E-commerce sellers between $250K and $10M in annual revenue operate in a financial environment that looks nothing like traditional retail. Your revenue flows through marketplace intermediaries that take 25-40% before you see a dollar. Your inventory sits in warehouses across 15 states, creating sales tax obligations in every one of them. Your cost of goods sold includes product cost, ocean freight, customs duties, prep fees, and inbound shipping — but most sellers only track the product cost. The result is financial statements that overstate profit by 15-30%, leading to bad decisions on inventory purchasing, pricing, and hiring.
This guide covers the specific ecommerce bookkeeping practices that separate profitable sellers from ones who are just busy. If you already know what COGS means and you are past the “I just look at my bank balance” stage, this is where you go deeper — into chart of accounts design, inventory accounting methods, marketplace fee tracking, revenue recognition, sales tax compliance, multi-channel reconciliation, and the KPIs that actually predict whether your business will survive its next growth phase.
A general bookkeeper can reconcile your bank account and categorize expenses. What they cannot do — without e-commerce-specific knowledge — is untangle the financial complexity of marketplace selling. Here is what makes it different from every other business model.
When a customer buys a $50 product on Amazon, the customer pays Amazon — not you. Amazon collects the $50, deducts a referral fee ($7.50), an FBA fulfillment fee ($5.40), and any advertising costs, storage fees, or return processing charges. Two weeks later, Amazon deposits a net settlement of $34-37 into your bank account. That single deposit represents dozens or hundreds of individual transactions with different fee structures.

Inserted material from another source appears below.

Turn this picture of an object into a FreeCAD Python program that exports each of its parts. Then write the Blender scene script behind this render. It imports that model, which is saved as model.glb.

If your bookkeeper records that bank deposit as revenue, your financial statements are wrong from line one. Your actual revenue was $50 per unit. Amazon’s fees are expenses. Recording the net deposit as revenue means your gross margins look artificially high and your expense ratios are meaningless.
Critical distinction: Your revenue is the gross amount the customer paid. Marketplace fees are expenses. This is called gross revenue recognition, and it is the correct method for most third-party sellers. Recording net deposits as revenue violates GAAP and will cause problems with your CPA, your lender, and the IRS — because your 1099-K reports gross amounts, not net.
Unlike service businesses where labor is the primary cost, e-commerce sellers carry physical inventory that must be valued, tracked, and adjusted on the balance sheet. For most sellers we work with, inventory represents 40-60% of total assets. Getting the inventory valuation wrong cascades into incorrect COGS, incorrect gross margins, incorrect taxable income, and incorrect purchasing decisions.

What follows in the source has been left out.